Now, was there a bit of self-mocking irony in their performance of the opening lines of Beowulf? You bet; these were teenage boys, after all, laughing at themselves, sheepishly amazed that they were doing this.  They knew they were doing something that had been imposed on them by their teachers, and had caused many of them considerable effort and strain, and which had led to much whining and complaining at home during the process. In their voices was also the clear understanding that, outside of that van, anywhere in the rest of American culture—especially in the rest of American, suburban, adolescent culture—their recitation would mark them as, to use their own language, “turbo-Geeks.” But they did it. And they were, despite the irony and self-mockery, strangely proud of themselves. They had created a kind of fellowship over their turbo-Geek recitation. They called one another friends over, by, and through their recitation of these opening lines of Beowulf.
I want to emphasize that these were, in every other respect, pretty darned normal boys. They played soccer and baseball and participated in martial arts and went camping and hiking, and were about to be formed into a neophyte varsity rugby team by an ambitious pair of coach-brothers who love the sport. Just a year or so before, my son would get together for an evening-long “play date” with his public school seventh-grade friends, staring at a giant TV screen with game controllers in their hands, while the moms sat in the kitchen sipping chardonnay. But something had changed since we pulled him out of the upscale, well-funded suburban public district—we had bought our small house in this area precisely for that good—and put him in the start-up, underfunded, classical charter school. Now he had different kinds of fun, which led to different kinds of friends. At a birthday party, held under a picnic awning at a public park rather than in a vast bowling/gaming warehouse, I pulled up to find eighth graders playing on the swings, throwing around a football. At another, the birthday girl paused in a game of charades, asking me, “Dr. Roper, you study the Middle Ages, so you would know—is it GA wain or Ga WAIN? Please please let it be Ga WAIN!?” She rushed back to her friends, afire with my answer.

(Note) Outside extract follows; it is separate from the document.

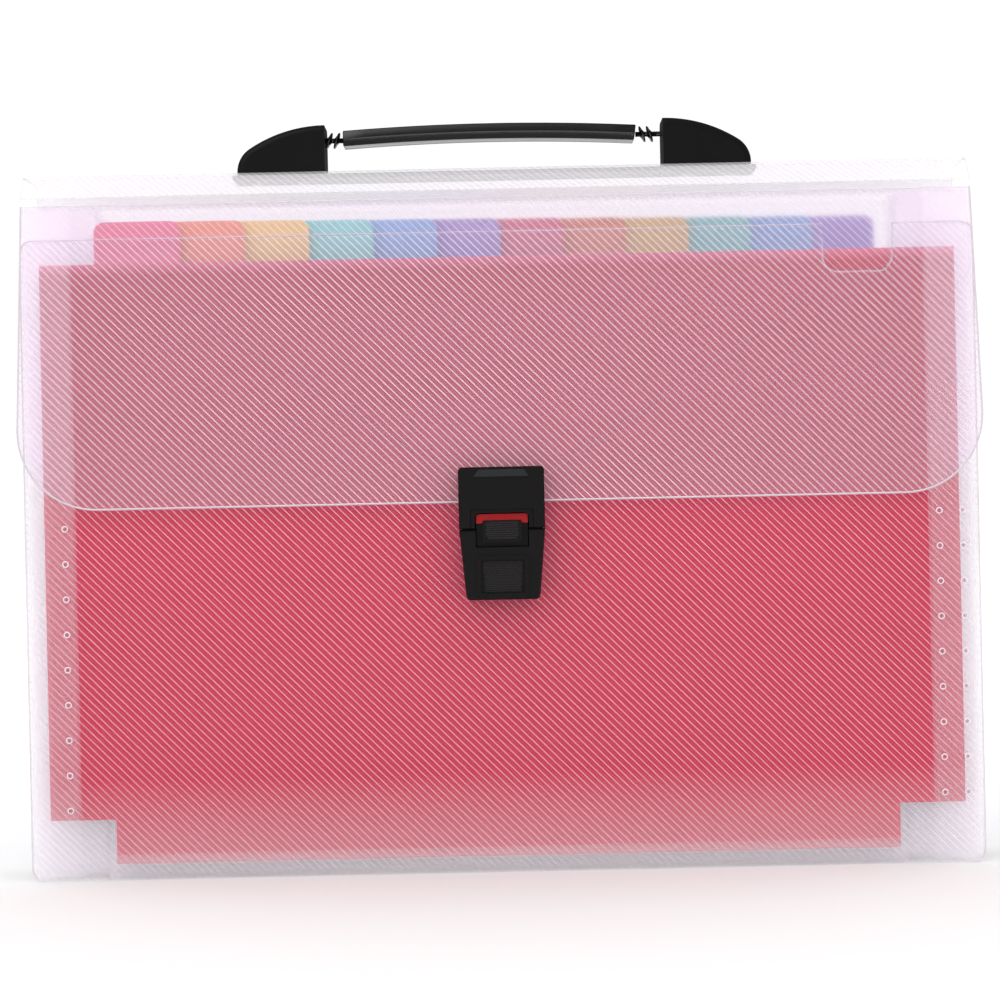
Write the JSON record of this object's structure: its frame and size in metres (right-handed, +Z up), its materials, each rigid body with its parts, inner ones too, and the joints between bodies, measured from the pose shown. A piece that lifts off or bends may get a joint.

What had happened to my son? Who were these people with whom he was associating? Why did he, and his classmates, seem to be, well, kids again, more or less youthful and innocent in the way childhood and early adolescence should be, and yet in other ways older, more intellectual, wiser than the jaded, homo semper onlinicus adolescents in his public school? What had happened to their play? Why did it seem more youthful, more fun, happier, more energizing, than the play my son had engaged in before? Why did the quality of his friendships seem to be so much better?
I want to suggest that it was—is—this certain kind of education that has come to be called “classical” or, more historically, “liberal”[1] that is at the root of this, and that one of the great goods it produces is a kind of friendship that Aristotle and Cicero and C.S. Lewis would recognize. All teenagers are, in Aristotle’s term, gregarious, but these had become, to use his contrasting term, social. It is my contention that the very proponents of this kind of education—headmasters, teachers, scholars, and advocates—need to talk about this great good much more, for it could be the greatest good these schools achieve.